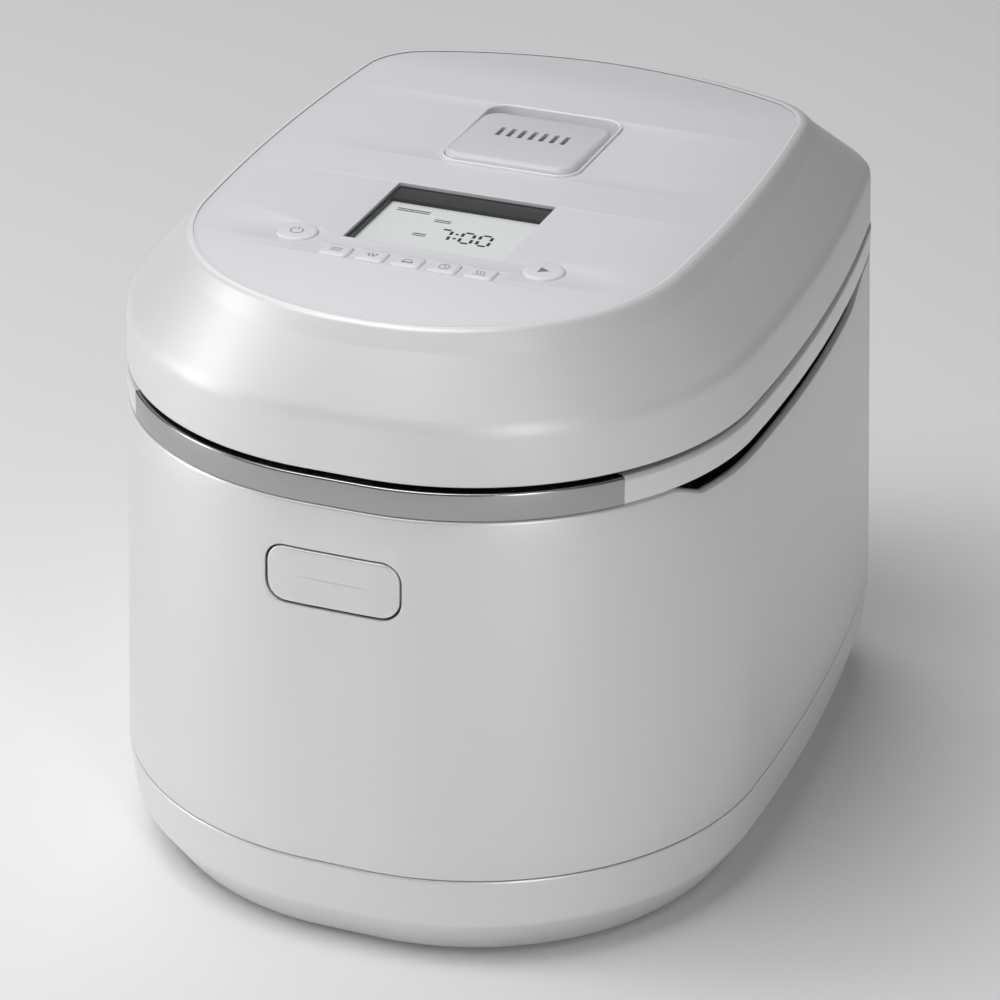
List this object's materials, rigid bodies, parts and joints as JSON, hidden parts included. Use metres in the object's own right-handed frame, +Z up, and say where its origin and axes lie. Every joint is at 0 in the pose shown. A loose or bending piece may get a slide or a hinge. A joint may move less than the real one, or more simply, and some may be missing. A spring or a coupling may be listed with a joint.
{
  "type": "rice cooker",
  "caption": "Table-top gas rice cooker with a hinged lid, push-button latch, display, keys, lift-off steam cap, side grips, pot and burner.",
  "frame": {"origin": "middle of the bounding box on the surface the feet stand on", "axes": "+Z up, +Y towards the rear, so the display and open button face -Y; +X to the right seen from the front"},
  "size_m": [0.2492, 0.328, 0.2488],
  "materials": {
    "white_body": "satin white moulded plastic",
    "white_lid": "gloss white moulded plastic",
    "panel": "satin pale grey sheet",
    "white_cap": "satin white plastic",
    "white_key": "white translucent key",
    "silver_band": "silver metallic paint on plastic",
    "black_plastic": "fine-grained black plastic",
    "steel": "zinc-plated sheet steel",
    "bright_steel": "bright steel",
    "dark_rubber": "moulded rubber",
    "silicone": "translucent grey silicone",
    "pot_coating": "dark non-stick coating",
    "cast_metal": "enamelled cast iron",
    "burner_metal": "die-cast aluminium",
    "aluminium": "spun aluminium",
    "ceramic": "glazed ceramic",
    "valve_metal": "die-cast zinc",
    "brass": "turned brass",
    "circuit_board": "solder-masked board",
    "clear_window": "clear flush window",
    "lcd": "grey liquid crystal cell",
    "insulation": "pressed fibre mat"
  },
  "bodies": {
    "body": {"base_ring": "white_body", "bottom_plate": "steel", "rubber_feet": "dark_rubber", "base_screws": "bright_steel", "outer_body": "white_body", "grip_pocket_left": "black_plastic", "grip_pocket_right": "black_plastic", "front_band": "silver_band", "handle_left": "silver_band", "handle_right": "silver_band", "rear_cover": "white_body", "top_deck": "black_plastic", "inner_pot": "pot_coating", "heat_chamber": "steel", "heat_shield": "steel", "drip_tray": "bright_steel", "pot_trivet": "cast_metal", "burner_body": "burner_metal", "burner_head": "burner_metal", "sensor_spring": "bright_steel", "ignition_electrode": "ceramic", "flame_sensor": "ceramic", "gas_valve": "valve_metal", "gas_injector": "brass", "gas_pipe": "aluminium", "gas_connector": "brass", "mains_gland": "dark_rubber", "power_board": "circuit_board", "igniter_unit": "black_plastic", "latch_bracket": "steel", "latch_pin": "bright_steel", "latch_spring": "bright_steel", "hinge_brackets": "steel", "hinge_pin": "bright_steel", "hinge_spring": "bright_steel"},
    "lid": {"lid_shell": "white_lid", "top_panel": "panel", "lcd_window": "clear_window", "lcd_module": "lcd", "control_board": "circuit_board", "steam_housing": "white_cap", "steam_duct": "silicone", "lid_inner_frame": "steel", "lid_insulation": "insulation", "inner_lid": "aluminium", "inner_lid_gasket": "silicone", "lid_catch": "steel", "lid_hinge_arms": "steel"},
    "open_button": {"open_button": "white_body"},
    "latch": {"latch_lever": "steel"},
    "steam_cap": {"steam_cap": "white_cap"},
    "sensor": {"sensor_cap": "aluminium"},
    "key_menu": {"key_menu": "white_key"},
    "key_texture": {"key_texture": "white_key"},
    "key_crust": {"key_crust": "white_key"},
    "key_timer": {"key_timer": "white_key"},
    "key_keep_warm": {"key_keep_warm": "white_key"},
    "key_cancel": {"key_cancel": "white_key"},
    "key_cook": {"key_cook": "white_key"}
  },
  "joints": [
    {"name": "lid_hinge", "type": "hinge", "parent": "body", "child": "lid", "pos_m": [0, 0.146, 0.184], "axis": [-1, 0, 0], "range_deg": [0, 85]},
    {"name": "open_button_push", "type": "slide", "parent": "body", "child": "open_button", "axis": [0, 1, 0], "range_m": [0, 0.003], "stiffness_N_per_m": 500, "springref_m": -0.002},
    {"name": "latch_swing", "type": "hinge", "parent": "body", "child": "latch", "pos_m": [0, -0.1495, 0.165], "axis": [1, 0, 0], "range_deg": [0, 15]},
    {"name": "steam_cap_lift", "type": "slide", "parent": "lid", "child": "steam_cap", "axis": [0, 0, 1], "range_m": [0, 0.03]},
    {"name": "sensor_plunge", "type": "slide", "parent": "body", "child": "sensor", "axis": [0, 0, -1], "range_m": [0, 0.003], "stiffness_N_per_m": 300, "springref_m": -0.003, "deforming": ["sensor_spring"]},
    {"name": "key_menu_press", "type": "slide", "parent": "lid", "child": "key_menu", "axis": [0, 0, -1], "range_m": [0, 0.0005], "stiffness_N_per_m": 1500, "springref_m": -0.0005},
    {"name": "key_texture_press", "type": "slide", "parent": "lid", "child": "key_texture", "axis": [0, 0, -1], "range_m": [0, 0.0005], "stiffness_N_per_m": 1500, "springref_m": -0.0005},
    {"name": "key_crust_press", "type": "slide", "parent": "lid", "child": "key_crust", "axis": [0, 0, -1], "range_m": [0, 0.0005], "stiffness_N_per_m": 1500, "springref_m": -0.0005},
    {"name": "key_timer_press", "type": "slide", "parent": "lid", "child": "key_timer", "axis": [0, 0, -1], "range_m": [0, 0.0005], "stiffness_N_per_m": 1500, "springref_m": -0.0005},
    {"name": "key_keep_warm_press", "type": "slide", "parent": "lid", "child": "key_keep_warm", "axis": [0, 0, -1], "range_m": [0, 0.0005], "stiffness_N_per_m": 1500, "springref_m": -0.0005},
    {"name": "key_cancel_press", "type": "slide", "parent": "lid", "child": "key_cancel", "axis": [0, 0, -1], "range_m": [0, 0.0005], "stiffness_N_per_m": 1500, "springref_m": -0.0005},
    {"name": "key_cook_press", "type": "slide", "parent": "lid", "child": "key_cook", "axis": [0, 0, -1], "range_m": [0, 0.0005], "stiffness_N_per_m": 1500, "springref_m": -0.0005}
  ],
  "couplings": [
    {"joint": "latch_swing", "follows": "open_button_push", "rad_per_m": 83.333}
  ]
}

• • • •

DIRECTION
Pull out all lines from the listing that contain the string "origin".

COMPLETE RESPONSE
List this object's materials, rigid bodies, parts and joints as JSON, hidden parts included. Use metres in the object's own right-handed frame, +Z up, and say where its origin and axes lie. Every joint is at 0 in the pose shown. A loose or bending piece may get a slide or a hinge. A joint may move less than the real one, or more simply, and some may be missing. A spring or a coupling may be listed with a joint.
  "frame": {"origin": "middle of the bounding box on the surface the feet stand on", "axes": "+Z up, +Y towards the rear, so the display and open button face -Y; +X to the right seen from the front"},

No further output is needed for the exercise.